The Eclipse Cross needs to be serviced every 12 months or 12,500 miles, with services alternating between Main and Major. The former is priced at £229 and is in effect little more than an oil and filter change, but with a fresh pollen filter and a screenwash top-up also included. The Major service is a little more expensive, at £309, and this adds a replacement air filter plus fresh brake fluid on top of the work needed on the Main service.

The Mitsubishi’s big service is the fourth one, because this includes new coolant as well as a change of gearbox oil, which is why it’s priced considerably higher, at £720. However, the fifth service is also quite costly at £482, because this time a set of new filters is required, along with replacement spark plugs.

The 1.5-litre petrol engine that’s fitted to every edition of the Eclipse Crosses is chain driven, so you never have to worry about replacing a cambelt.


The Eclipse Cross has been recalled three times so far. The first two campaigns were launched in November 2018, and both affected the Outlander and the Eclipse Cross. The first one also applied to the ASX, and in all, 17,633 cars were possibly affected by faulty software that stopped the brakes from working properly in conjunction with various driver-assistance systems.

The other recall issued that month was also because of software errors, and also due to braking glitches; this time it was the auto emergency braking that was at fault.

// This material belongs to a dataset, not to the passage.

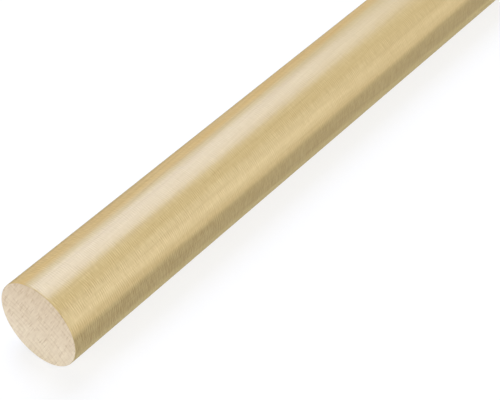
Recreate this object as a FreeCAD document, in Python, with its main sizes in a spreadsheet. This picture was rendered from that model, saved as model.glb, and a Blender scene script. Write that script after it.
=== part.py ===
# Round hardwood handrail, one straight length sawn square at both ends.
# The rail lies along X with its underside at Z = 0, and the origin is below its middle.

import FreeCAD, Part
import Sketcher
import os


# Driving dimensions in millimetres: name, value, what it is
SIZES = (
    ("rail_diameter", 42.0, "Finished diameter of the round section"),
    ("rail_length", 1500.0, "Length from one sawn end to the other"),
    ("arris_radius", 0.5, "Radius sanded onto the sharp edge of each sawn end"),
)

OUT_FOLDER = "parts"


def make_sizes(doc):
    """The sheet that holds every driving dimension, one row each."""
    sheet = doc.addObject("Spreadsheet::Sheet", "Sizes")
    for row, (alias, value, meaning) in enumerate(SIZES, start=1):
        sheet.set(f"A{row}", meaning)
        sheet.set(f"B{row}", str(value))
        sheet.setAlias(f"B{row}", alias)
    doc.recompute()
    return sheet


def origin_plane(body, role):
    """One of the body's own origin planes, found by its role."""
    return next(plane for plane in body.Origin.OriginFeatures if plane.Role == role)


def draw_section(body):
    """The round section, drawn across the rail on the plane of its middle."""
    section = body.newObject("Sketcher::SketchObject", "round_section")
    section.AttachmentSupport = [(origin_plane(body, "YZ_Plane"), "")]
    section.MapMode = "FlatFace"
    any_radius = 10.0
    centre = FreeCAD.Vector(0, 0, 0)
    normal = FreeCAD.Vector(0, 0, 1)
    circle = section.addGeometry(Part.Circle(centre, normal, any_radius), False)
    sketch_origin, circle_centre = (-1, 1), (circle, 3)
    section.addConstraint(Sketcher.Constraint("Coincident", *circle_centre, *sketch_origin))
    width = section.addConstraint(Sketcher.Constraint("Diameter", circle, 2 * any_radius))
    section.renameConstraint(width, "diameter")
    section.setExpression("Constraints.diameter", "Sizes.rail_diameter")
    return section


def saw_to_length(body, section):
    """The length of rail, half of it to each side of the section's plane."""
    length = body.newObject("PartDesign::Pad", "sawn_length")
    length.Profile = section
    length.SideType = "Symmetric"
    length.setExpression("Length", "Sizes.rail_length")
    return length


def end_edges(shape):
    """The names of the round edges, one at each sawn end."""
    return [
        f"Edge{number}"
        for number, edge in enumerate(shape.Edges, start=1)
        if isinstance(edge.Curve, Part.Circle)
    ]


def ease_ends(body, length):
    """The small radius sanded onto the edge of each sawn end."""
    arris = body.newObject("PartDesign::Fillet", "eased_ends")
    arris.Base = (length, end_edges(length.Shape))
    arris.setExpression("Radius", "Sizes.arris_radius")
    return arris


def make_handrail(doc):
    """The handrail, resting with the lowest line of its round section at Z = 0."""
    body = doc.addObject("PartDesign::Body", "handrail")
    body.Label = "handrail"
    section = draw_section(body)
    length = saw_to_length(body, section)
    doc.recompute()
    ease_ends(body, length)
    body.setExpression("Placement.Base.z", "Sizes.rail_diameter / 2")
    return body


def check(doc, pieces):
    """Stops before anything is written if a feature failed or a shape isn't sound."""
    for item in doc.Objects:
        if {"Invalid", "Error"} & set(item.State):
            raise RuntimeError(f"{item.Label} failed: {item.State}")
    for piece in pieces:
        shape = piece.Shape
        if shape.isNull() or not shape.isValid() or not shape.Solids:
            raise RuntimeError(f"{piece.Label} is not a sound solid")


def main():
    doc = FreeCAD.newDocument("Handrail")
    make_sizes(doc)
    pieces = [make_handrail(doc)]
    doc.recompute()
    check(doc, pieces)
    os.makedirs(OUT_FOLDER, exist_ok=True)
    for piece in pieces:
        piece.Shape.exportStep(os.path.join(OUT_FOLDER, f"{piece.Label}.step"))
        box = piece.Shape.optimalBoundingBox()
        print(piece.Label, f"{box.XLength:.1f} x {box.YLength:.1f} x {box.ZLength:.1f} mm")


main()
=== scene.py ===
import bpy
from math import atan2, cos, hypot, pi, radians, sin, tau
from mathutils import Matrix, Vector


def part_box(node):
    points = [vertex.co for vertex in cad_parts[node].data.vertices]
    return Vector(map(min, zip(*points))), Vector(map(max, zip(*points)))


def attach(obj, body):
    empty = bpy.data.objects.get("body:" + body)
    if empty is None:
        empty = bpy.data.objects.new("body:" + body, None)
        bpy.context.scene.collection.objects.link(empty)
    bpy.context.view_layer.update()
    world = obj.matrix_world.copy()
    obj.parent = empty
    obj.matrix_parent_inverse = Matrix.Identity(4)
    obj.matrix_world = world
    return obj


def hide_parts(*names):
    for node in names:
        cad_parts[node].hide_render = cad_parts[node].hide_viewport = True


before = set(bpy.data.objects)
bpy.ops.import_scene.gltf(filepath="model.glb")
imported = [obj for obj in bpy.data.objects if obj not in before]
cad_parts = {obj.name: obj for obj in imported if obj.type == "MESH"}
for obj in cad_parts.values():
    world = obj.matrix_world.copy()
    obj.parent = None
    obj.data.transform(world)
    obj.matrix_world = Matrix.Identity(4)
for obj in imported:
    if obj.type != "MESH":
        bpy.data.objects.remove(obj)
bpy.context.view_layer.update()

# The camera.
# A long lens looks down along the rail from beside its near sawn end, as the photograph does,
# and the rail runs out of the picture at the top right.
CAMERA_PLACE = (-1.0838, -0.3764, 0.5422)
CAMERA_LOOKS_DOWN = radians(42.320)
CAMERA_TURNED_RIGHT = radians(51.625)
CAMERA_LENS = 124.77
SENSOR_WIDTH = 36
SEES_FROM = 0.05

bpy.ops.object.select_all(action="DESELECT")
bpy.ops.object.camera_add(
    location=CAMERA_PLACE,
    rotation=(pi / 2 - CAMERA_LOOKS_DOWN, 0, -CAMERA_TURNED_RIGHT),
)
camera = bpy.context.object
camera.name = "camera"
camera.data.lens = CAMERA_LENS
camera.data.sensor_width = SENSOR_WIDTH
camera.data.clip_start = SEES_FROM
bpy.context.scene.camera = camera
bpy.context.scene.view_settings.view_transform = "Standard"

# The handrail, one straight length of round hard maple.
# It is moulded round between cutters, sanded on rollers that leave fine lines round it,
# sealed with a clear satin lacquer and then sawn square, so its ends are bare end grain.
RAIL_RADIUS = 0.021
ARRIS_RADIUS = 0.0005
ARRIS_STEPS = 4
RAIL_SIDES = 256
STATION_GAP = 0.025
EDGE_SUPPORT = 0.0002
WIDE_SUPPORT = 0.001
END_RINGS = (EDGE_SUPPORT, 0.004, 0.005, 0.005, 0.004)
SMOOTH_UP_TO = radians(40)

rail_low, rail_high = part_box("handrail")
rail_start, rail_end = rail_low[0], rail_high[0]
rail_length = rail_end - rail_start

bpy.ops.object.select_all(action="DESELECT")
bpy.ops.mesh.primitive_cylinder_add(
    vertices=RAIL_SIDES,
    radius=RAIL_RADIUS,
    depth=rail_length,
    end_fill_type="NGON",
    calc_uvs=False,
    location=((rail_start + rail_end) / 2, 0, RAIL_RADIUS),
    rotation=(0, pi / 2, 0),
)
rail = bpy.context.object
rail.name = rail.data.name = "maple_handrail"
bpy.ops.object.transform_apply(location=True, rotation=True, scale=True)


def cut_across(x):
    """A ring of edges round the rail at that place along it."""
    bpy.ops.mesh.select_all(action="SELECT")
    bpy.ops.mesh.bisect(plane_co=(x, 0, 0), plane_no=(1, 0, 0))


def select_faces(wanted):
    """Selects, in edit mode, only the faces for which wanted(face) is true."""
    bpy.ops.mesh.select_all(action="DESELECT")
    bpy.ops.object.mode_set(mode="OBJECT")
    for face in rail.data.polygons:
        face.select = wanted(face)
    bpy.ops.object.mode_set(mode="EDIT")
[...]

The most recent recall was issued in November 2021 and it affected Eclipse Crosses built up to September 2019. These could suffer from the wheelarch moulding detaching as the car was being driven; the solution was to reinforce things with an extra bracket.

Driver Power owner satisfaction

There were no Mitsubishi entries in the 2022 or 2021 Driver Power new-car surveys, but in 2020 the Outlander managed a 67th place out of 75 entries. The brand didn’t get into the 2017, 2018 or 2019 surveys at all, due to its relatively small sales volumes. It’s the same story with the Driver Power used-car survey, but Mitsubishi did come 26th out of 29 entries in the 2022 Brands survey, having finished eighth in 2021.